The U.S. Supreme Court has maintained access, for a time, to mifepristone, a drug used in combination with another medication to induce abortion in the early stages of pregnancy.
The court ruled Friday to extend a block on a lower court’s ruling that revoked the Food and Drug Administration’s approval of the mifepristone. The FDA had OK’d it in 2000. More than 5 million people have used it since then, the Los Angeles Timesreports.
A group of anti-abortion doctors based in Amarillo, Texas, had sued to challenge the approval of the medication, claiming it is unsafe. Texas-based U.S. District Judge Matthew Kacsmaryk, who was appointed by Donald Trump, ruled April 7 to suspend the FDA’s approval. Kacsmaryk is a longtime opponent of abortion rights and LGBTQ+ rights.
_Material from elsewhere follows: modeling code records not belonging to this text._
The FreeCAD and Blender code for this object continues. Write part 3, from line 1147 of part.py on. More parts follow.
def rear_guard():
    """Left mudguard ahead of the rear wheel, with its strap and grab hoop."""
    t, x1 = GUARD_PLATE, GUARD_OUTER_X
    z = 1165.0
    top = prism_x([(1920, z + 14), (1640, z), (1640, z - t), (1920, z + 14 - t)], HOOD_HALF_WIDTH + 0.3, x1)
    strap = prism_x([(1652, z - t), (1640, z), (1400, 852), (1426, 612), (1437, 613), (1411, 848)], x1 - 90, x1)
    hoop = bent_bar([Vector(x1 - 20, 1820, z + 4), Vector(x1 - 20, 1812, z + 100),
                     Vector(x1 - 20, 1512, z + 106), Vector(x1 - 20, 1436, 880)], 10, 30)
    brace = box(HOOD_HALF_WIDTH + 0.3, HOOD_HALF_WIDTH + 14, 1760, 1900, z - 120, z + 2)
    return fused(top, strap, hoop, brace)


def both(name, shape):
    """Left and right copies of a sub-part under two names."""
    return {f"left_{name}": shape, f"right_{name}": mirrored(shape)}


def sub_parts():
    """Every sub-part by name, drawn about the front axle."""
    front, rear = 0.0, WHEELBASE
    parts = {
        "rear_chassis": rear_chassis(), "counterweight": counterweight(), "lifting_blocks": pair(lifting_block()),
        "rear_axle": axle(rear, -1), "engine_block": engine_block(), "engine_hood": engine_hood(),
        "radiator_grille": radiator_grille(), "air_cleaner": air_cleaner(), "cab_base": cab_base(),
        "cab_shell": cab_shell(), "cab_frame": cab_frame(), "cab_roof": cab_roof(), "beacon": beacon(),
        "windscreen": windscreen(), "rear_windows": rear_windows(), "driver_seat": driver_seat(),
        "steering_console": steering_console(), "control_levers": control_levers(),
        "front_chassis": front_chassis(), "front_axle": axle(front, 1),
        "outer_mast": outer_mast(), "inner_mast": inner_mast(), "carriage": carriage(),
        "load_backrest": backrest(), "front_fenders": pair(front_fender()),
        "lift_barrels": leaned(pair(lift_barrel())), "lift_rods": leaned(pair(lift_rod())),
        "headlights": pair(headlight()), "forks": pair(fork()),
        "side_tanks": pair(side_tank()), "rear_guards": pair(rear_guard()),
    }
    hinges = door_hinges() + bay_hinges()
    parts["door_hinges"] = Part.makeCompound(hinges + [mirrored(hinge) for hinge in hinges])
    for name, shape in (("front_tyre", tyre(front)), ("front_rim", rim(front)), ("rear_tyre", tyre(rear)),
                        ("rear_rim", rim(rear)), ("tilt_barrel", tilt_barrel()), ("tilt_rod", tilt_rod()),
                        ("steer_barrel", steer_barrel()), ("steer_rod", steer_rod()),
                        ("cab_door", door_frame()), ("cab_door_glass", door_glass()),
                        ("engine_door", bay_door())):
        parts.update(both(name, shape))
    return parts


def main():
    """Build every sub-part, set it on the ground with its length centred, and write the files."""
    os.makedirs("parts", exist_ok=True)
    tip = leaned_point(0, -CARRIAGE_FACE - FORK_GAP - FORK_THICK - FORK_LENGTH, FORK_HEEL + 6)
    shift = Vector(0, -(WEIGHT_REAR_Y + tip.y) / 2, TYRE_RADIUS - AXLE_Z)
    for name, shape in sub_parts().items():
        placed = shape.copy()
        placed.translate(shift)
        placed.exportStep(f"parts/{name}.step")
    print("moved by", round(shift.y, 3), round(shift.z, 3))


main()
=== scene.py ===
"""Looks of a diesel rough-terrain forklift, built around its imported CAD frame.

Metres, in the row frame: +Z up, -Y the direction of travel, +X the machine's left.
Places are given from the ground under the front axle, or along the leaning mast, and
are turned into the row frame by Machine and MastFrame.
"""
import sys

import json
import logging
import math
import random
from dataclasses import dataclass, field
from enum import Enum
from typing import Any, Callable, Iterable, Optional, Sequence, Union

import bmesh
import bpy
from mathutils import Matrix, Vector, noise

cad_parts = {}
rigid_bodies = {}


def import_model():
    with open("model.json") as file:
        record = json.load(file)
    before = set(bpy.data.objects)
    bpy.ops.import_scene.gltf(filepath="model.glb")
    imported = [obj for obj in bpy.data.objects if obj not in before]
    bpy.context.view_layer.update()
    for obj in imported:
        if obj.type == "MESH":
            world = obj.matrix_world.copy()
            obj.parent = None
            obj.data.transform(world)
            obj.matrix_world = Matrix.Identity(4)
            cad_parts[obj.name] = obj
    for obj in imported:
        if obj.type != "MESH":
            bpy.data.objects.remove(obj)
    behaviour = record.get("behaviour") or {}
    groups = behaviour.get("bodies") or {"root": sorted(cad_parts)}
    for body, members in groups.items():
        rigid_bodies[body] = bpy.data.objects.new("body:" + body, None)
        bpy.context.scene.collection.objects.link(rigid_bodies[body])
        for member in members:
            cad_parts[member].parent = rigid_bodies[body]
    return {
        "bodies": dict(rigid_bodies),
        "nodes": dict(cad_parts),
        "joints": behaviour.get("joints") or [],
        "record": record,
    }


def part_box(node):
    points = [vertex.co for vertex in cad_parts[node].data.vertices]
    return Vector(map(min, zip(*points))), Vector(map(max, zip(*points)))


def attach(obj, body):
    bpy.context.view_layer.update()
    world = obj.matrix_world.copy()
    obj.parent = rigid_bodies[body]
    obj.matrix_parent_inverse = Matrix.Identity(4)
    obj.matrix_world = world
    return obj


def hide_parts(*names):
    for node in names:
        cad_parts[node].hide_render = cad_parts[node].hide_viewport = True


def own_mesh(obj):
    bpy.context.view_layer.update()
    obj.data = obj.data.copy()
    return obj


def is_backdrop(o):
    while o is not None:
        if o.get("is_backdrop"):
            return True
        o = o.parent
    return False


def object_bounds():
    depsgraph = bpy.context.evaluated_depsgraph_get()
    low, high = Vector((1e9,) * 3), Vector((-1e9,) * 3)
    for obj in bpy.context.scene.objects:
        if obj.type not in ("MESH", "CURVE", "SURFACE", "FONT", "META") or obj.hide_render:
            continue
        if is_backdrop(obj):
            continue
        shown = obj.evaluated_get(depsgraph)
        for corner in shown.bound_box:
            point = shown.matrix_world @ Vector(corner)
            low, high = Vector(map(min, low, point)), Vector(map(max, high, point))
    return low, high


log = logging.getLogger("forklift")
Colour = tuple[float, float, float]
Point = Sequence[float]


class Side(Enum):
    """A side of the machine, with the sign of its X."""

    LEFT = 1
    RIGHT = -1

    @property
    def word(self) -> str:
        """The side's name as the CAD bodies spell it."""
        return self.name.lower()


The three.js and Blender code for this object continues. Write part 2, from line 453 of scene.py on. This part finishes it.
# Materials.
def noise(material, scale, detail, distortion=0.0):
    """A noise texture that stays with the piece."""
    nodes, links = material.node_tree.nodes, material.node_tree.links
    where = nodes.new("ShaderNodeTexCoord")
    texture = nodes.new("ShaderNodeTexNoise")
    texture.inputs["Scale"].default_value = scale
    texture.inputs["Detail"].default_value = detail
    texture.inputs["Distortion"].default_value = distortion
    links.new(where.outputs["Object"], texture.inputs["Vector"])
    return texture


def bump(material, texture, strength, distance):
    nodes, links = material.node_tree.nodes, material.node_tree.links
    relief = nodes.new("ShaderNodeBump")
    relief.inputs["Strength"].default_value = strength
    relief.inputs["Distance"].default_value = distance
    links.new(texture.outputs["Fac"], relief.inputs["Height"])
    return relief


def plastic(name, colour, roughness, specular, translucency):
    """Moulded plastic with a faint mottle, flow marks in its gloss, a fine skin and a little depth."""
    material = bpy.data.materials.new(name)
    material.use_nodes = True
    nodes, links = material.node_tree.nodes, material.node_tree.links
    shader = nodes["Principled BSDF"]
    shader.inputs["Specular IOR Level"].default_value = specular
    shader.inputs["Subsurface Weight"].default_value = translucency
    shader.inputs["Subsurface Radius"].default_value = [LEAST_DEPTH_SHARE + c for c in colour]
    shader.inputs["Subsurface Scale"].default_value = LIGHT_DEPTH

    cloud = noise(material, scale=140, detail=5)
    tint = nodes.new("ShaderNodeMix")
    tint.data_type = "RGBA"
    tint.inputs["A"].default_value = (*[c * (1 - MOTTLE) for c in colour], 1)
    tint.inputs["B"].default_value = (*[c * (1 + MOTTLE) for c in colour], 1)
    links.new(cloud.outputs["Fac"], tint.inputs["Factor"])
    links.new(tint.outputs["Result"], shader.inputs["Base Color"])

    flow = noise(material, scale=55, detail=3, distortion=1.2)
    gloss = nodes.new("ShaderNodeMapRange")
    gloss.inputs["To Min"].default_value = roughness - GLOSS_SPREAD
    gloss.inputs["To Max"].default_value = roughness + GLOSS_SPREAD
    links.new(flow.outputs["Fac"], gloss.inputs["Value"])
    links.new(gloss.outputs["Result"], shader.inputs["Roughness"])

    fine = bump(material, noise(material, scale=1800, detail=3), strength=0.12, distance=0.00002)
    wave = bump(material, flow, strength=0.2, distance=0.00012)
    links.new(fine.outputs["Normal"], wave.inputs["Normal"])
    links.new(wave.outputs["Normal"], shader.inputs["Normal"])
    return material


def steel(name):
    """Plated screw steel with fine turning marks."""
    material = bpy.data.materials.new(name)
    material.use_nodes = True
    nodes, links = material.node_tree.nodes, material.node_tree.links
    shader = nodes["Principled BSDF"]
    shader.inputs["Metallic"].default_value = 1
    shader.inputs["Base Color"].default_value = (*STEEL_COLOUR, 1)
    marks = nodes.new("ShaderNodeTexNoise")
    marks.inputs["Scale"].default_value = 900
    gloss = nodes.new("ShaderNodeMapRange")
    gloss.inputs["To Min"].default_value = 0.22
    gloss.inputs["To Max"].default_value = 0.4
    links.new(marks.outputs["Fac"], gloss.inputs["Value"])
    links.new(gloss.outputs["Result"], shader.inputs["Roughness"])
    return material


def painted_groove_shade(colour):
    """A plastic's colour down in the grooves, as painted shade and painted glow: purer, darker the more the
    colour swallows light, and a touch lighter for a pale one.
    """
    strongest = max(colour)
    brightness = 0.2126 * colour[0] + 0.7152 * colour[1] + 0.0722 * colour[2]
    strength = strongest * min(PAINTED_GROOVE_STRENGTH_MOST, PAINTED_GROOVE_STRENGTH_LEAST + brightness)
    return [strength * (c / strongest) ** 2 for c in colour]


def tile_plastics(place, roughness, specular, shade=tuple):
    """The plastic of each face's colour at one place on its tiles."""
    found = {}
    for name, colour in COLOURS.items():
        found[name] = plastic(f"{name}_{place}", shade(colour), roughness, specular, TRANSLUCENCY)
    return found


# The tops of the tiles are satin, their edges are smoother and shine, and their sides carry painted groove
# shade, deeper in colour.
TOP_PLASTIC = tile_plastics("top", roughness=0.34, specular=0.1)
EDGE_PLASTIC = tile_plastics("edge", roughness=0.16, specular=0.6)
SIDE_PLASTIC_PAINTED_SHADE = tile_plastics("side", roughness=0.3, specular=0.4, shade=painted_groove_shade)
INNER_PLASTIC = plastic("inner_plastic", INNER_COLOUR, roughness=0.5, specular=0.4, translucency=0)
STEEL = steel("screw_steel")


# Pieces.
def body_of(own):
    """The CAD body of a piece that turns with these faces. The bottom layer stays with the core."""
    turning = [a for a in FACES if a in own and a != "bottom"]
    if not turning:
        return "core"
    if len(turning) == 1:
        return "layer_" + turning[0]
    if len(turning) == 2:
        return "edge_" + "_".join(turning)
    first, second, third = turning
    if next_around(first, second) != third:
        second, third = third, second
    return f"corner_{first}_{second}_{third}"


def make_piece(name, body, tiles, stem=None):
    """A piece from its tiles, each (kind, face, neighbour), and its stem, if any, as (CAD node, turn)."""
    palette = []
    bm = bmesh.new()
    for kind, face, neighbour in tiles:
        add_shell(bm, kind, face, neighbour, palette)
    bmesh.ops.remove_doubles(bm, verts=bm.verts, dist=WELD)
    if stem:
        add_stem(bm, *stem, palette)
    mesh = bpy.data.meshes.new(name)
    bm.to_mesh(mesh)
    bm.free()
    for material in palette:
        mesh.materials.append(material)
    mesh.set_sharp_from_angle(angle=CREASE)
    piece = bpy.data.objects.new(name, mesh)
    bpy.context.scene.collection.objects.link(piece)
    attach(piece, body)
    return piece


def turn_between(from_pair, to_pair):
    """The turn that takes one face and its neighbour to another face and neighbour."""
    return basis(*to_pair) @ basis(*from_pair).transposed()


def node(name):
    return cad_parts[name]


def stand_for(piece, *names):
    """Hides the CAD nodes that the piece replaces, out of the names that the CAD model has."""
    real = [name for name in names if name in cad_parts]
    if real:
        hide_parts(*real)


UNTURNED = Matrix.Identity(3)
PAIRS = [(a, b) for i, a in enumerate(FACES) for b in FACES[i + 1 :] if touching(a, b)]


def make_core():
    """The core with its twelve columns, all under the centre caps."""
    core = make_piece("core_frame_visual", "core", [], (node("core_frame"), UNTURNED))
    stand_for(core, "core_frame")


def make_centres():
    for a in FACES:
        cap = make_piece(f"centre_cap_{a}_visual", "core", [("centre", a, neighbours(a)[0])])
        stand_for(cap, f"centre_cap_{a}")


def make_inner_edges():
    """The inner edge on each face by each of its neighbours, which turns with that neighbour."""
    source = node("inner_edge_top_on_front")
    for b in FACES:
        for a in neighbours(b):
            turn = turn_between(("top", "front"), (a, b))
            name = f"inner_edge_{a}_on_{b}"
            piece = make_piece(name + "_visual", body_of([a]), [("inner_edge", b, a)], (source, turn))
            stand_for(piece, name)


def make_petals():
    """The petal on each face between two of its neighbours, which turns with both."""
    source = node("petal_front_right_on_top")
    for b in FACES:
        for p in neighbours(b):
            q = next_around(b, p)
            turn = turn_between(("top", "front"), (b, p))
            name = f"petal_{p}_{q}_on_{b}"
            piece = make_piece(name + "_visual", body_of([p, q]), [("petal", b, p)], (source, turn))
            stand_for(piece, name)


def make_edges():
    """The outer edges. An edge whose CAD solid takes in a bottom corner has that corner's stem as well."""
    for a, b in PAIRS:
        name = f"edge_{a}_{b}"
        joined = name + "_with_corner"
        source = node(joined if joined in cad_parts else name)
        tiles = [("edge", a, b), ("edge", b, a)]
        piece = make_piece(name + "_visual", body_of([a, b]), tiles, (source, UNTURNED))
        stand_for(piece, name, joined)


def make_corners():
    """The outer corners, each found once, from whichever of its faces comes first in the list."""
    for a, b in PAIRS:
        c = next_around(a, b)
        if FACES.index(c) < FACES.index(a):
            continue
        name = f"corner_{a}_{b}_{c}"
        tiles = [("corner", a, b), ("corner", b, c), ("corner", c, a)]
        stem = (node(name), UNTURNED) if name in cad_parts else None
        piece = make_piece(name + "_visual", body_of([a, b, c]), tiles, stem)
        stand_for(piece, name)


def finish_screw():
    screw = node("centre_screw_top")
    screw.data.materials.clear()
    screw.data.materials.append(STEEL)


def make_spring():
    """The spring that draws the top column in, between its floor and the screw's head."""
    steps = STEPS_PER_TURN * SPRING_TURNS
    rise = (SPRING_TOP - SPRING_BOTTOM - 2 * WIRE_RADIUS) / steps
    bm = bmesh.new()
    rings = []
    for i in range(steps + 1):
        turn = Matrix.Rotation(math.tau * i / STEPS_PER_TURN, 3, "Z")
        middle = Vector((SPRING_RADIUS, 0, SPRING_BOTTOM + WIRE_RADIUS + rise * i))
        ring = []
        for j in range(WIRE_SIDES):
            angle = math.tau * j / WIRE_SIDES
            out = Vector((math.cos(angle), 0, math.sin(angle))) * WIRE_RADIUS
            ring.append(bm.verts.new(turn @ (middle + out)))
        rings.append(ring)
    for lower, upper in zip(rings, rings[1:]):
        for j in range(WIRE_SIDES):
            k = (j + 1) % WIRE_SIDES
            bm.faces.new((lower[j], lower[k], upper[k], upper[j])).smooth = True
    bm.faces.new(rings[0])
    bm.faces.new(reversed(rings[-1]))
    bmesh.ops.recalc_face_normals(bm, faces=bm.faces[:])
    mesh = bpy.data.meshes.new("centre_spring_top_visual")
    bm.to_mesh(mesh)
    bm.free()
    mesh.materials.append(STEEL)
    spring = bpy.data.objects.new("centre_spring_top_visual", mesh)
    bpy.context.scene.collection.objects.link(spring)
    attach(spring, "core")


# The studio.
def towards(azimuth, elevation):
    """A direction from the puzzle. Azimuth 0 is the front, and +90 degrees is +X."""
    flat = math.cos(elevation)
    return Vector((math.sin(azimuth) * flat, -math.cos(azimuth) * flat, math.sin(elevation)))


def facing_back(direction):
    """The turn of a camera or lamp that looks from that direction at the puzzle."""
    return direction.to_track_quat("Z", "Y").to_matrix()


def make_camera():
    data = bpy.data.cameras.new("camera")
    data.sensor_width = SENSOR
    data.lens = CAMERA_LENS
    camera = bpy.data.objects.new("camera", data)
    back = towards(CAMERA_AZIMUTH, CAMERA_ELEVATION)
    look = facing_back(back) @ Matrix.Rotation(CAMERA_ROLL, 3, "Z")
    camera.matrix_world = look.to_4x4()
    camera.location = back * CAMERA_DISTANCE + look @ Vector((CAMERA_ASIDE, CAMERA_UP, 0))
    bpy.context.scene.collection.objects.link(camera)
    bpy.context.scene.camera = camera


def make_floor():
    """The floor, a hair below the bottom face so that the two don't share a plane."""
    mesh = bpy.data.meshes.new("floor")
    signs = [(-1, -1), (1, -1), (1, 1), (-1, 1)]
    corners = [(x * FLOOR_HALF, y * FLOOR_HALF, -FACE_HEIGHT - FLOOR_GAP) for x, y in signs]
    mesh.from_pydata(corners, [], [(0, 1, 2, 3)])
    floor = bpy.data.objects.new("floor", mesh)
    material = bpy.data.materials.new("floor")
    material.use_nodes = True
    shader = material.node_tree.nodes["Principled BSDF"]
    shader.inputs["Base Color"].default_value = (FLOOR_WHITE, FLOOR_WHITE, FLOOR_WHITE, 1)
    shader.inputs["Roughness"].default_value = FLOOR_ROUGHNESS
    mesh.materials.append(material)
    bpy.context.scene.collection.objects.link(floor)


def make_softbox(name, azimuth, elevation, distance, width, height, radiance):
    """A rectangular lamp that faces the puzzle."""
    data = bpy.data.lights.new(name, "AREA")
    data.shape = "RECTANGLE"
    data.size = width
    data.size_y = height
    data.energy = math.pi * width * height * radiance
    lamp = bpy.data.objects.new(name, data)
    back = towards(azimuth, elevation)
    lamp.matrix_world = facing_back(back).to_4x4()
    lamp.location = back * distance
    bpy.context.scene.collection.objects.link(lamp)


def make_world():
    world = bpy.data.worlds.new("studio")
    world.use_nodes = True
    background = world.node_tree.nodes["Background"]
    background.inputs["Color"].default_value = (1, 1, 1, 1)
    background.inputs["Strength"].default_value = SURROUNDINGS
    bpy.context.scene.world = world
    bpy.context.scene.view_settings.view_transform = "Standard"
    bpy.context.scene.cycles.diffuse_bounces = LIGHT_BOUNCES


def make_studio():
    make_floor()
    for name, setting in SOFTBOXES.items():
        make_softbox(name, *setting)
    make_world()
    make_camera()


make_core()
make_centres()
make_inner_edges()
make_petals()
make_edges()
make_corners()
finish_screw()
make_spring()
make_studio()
The U.S. Department of Justice and Danco Laboratories, which makes a brand of mifepristone, immediately appealed Kacsmaryk’s decision. A three-judge panel of the U.S. Court of Appeals for the Fifth Circuit considered the appeal, and one judge ruled to block Kacsmaryk’s ruling altogether, the others just parts of it. The Justice Department, through Solicitor General Elizabeth Prelogar, filed an emergency appeal to the Supreme Court to put both lower courts’ rulings on hold.
The high court, by a vote of 7-2, agreed to do so while the appeals process continues. The Fifth Circuit will hear oral arguments in the case May 17.
Far-right Justices Clarence Thomas and Samuel Alito were the two dissenters. “I would deny the stay applications,” Alito wrote. “Contrary to the impression that may be held by many, that disposition would not express any view on the merits of the question whether the FDA acted lawfully in any of its actions regarding mifepristone. Rather, it would simply refuse to take a step that has not been shown as necessary to avoid the threat of any real harm during the presumably short period at issue.”
The other conservative justices, however, voted to stay the ruling. The court is generally reluctant to overturn FDA approvals. “The decision sends the case back to lower courts with a signal that most of the justices believe this challenge to the abortion pill will fail in the end,” the L.A. Times notes.
President Joe Biden and Vice President Kamala Harris praised the high court’s action. “As a result of the Supreme Court’s stay, mifepristone remains available and approved for safe and effective use while we continue this fight in the courts,” said a statement from Biden. “I continue to stand by FDA’s evidence-based approval of mifepristone,” the president said in a statement.
“The stakes could not be higher for women across America. I will continue to fight politically-driven attacks on women’s health. But let’s be clear — the American people must continue to use their vote as their voice, and elect a Congress who will pass a law restoring the protections of Roe v.Wade,” the abortion rights ruling the Supreme Court overturned last year, so states now have the freedom to ban or restrict abortion.
Harris issued a statement saying, “The president and I will continue to fight to protect a woman’s freedom to make decisions about her own body and access to reproductive health care, including medication abortion. No one should stand between a woman and her doctor.”
The group that filed the challenge, the Alliance for Hippocratic Medicine, is represented by the Alliance Defending Freedom, known for handling many anti-abortion and anti-LGBTQ+ efforts. ADF “downplayed” the high court’s stay, The New York Times reports. “Our case seeking to put women’s health above politics continues on an expedited basis in the lower courts,” said a statement from ADF spokesman Erik Baptist.
“The FDA must answer for the damage it has caused to the health of countless women and girls and the rule of law by failing to study how dangerous the chemical abortion drug regimen is and unlawfully removing every meaningful safeguard, even allowing for mail-order abortions,” he continued. “We look forward to a final outcome in this case that will hold the FDA accountable.”
Kacsmaryk’s ruling came the same day that another federal judge ruled that the FDA should maintain access to mifepristone. The judge, based in Washington State, “issued a contradictory decision in a separate mifepristone-related lawsuit filed by Democratic attorneys general,” The Washington Postexplains. “The judge ordered the FDA not to make any changes to the availability of the drug in 17 states and the District of Columbia, all of which are part of the litigation.”